Nokia Lumia 1020 first impression: a call-making camera
Photography sits at the core of Nokia’s Lumia 1020. You can’t avoid the phone’s picture taking even if you try.
Take at look at how the lens and camera sensor electronics bulge out of the usual smartphone case. It’s a constant reminder that you’re dealing with a call-making camera, not a picture-taking phone.
Under the lump there’s a 41-megapixel camera, Xenon flash, 6x zoom in 720p, optical image stabilization and a Zeiss wide-angle optics lens. Flip the phone over and you’ll see a gorgeous 4.5-inch Amoled display. Inside the case there is 32GB of storage and 2GB of ram.
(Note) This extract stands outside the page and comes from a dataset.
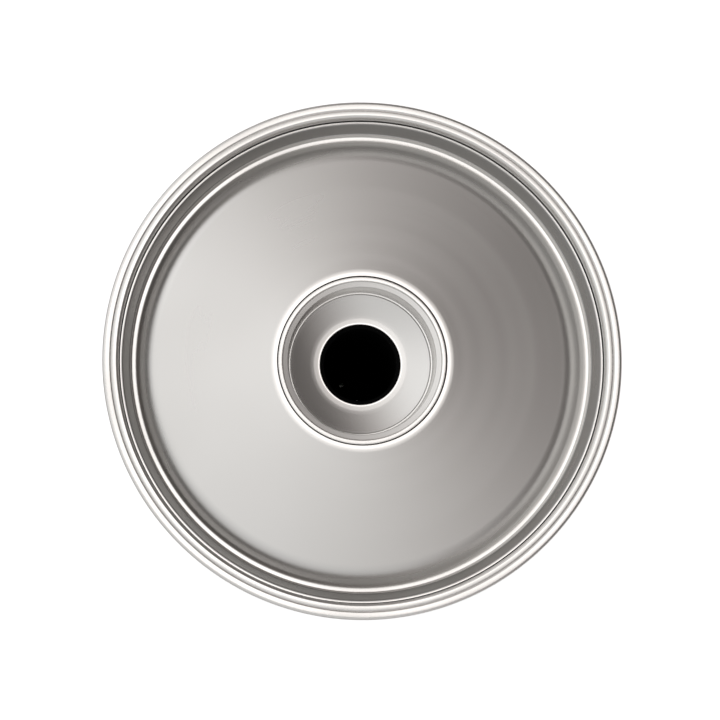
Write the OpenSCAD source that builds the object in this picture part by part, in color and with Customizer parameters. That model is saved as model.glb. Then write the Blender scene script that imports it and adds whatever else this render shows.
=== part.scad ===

Nokia Lumia 1020 oversamples
As you’d expect, the phone takes great photographs. The huge number of pixels and the optics mean you can take a wide shot, then crop it tight to get the most interesting image. The huge amount of pixels means the phone oversamples, this matters when you want to zoom in tight and crop a small area of the image.
I haven’t seen a phone that comes within a country mile of the Nokia Lumia 1020 when it comes to photography. It is in a different league to the Samsung Galaxy S4 in this department. The only device that comes close is the Nokia Lumia 920.
Being able to take decent shots while on the move is something of a holy grail for a freelance journalist. It helps that the phone is robust – it can take the kind of rough and tumble that often happens when gathering news.
What makes the Lumia 920 better from my point of view is the image stabilisation. It means clearer, crisper images even in relatively poor light conditions. You can even squeeze out tolerable images in appalling light conditions. I haven’t had time to push the Lumia 1020 to its limit, but at first sight it seems to function the same way.
Movies too
On paper it looks as if the Nokia Lumia 1020 can also do a great job shooting short movie clips – I’ve only had the phone three days and have been too busy to test this. If it works, I may even try capturing parts of press conferences.
By now you’ll have picked up the main theme, Nokia has packed more camera into a phone than anyone has managed before. We’re not talking of something to compete with digital SLRs, but the Lumia 1020 is better than most compact digital cameras and knocks the other phone cameras out of the park.
A fine phone
It’s also a fine phone. In many ways it resembles the Lumia 920 which was last year’s finest phone. The 1020 has the same system chip, processor and graphics processor. There’s the same amount of system memory and built in storage. The display dimensions and pixel count are the same but the newer phone’s screen is a little brighter.
The Nokia Lumia 1020 is 30 g lighter than the 920 – that’s a good thing the Lumia 920’s weight is at the top of the acceptable scale. Battery life is slightly better. I get a good day’s of fairly intensive use out of both phones on a single charge.
We liked: the camera (obviously). It’s great for a working journalist. Nokia’s build quality is excellent. Windows Phone 8 is also a good thing and there are some nice bundled camera apps which we plan to look at more closely later.
We’re less keen on: the odd noises that sometimes come from the phone when using the camera. Nokia warns about this, but it can still be off-putting. The fact that 41 megapixel images take a second or two to process.
We’re not sure about: The bright yellow case. There are other choices, but this looks like something emergency service workers might use in a disaster zone.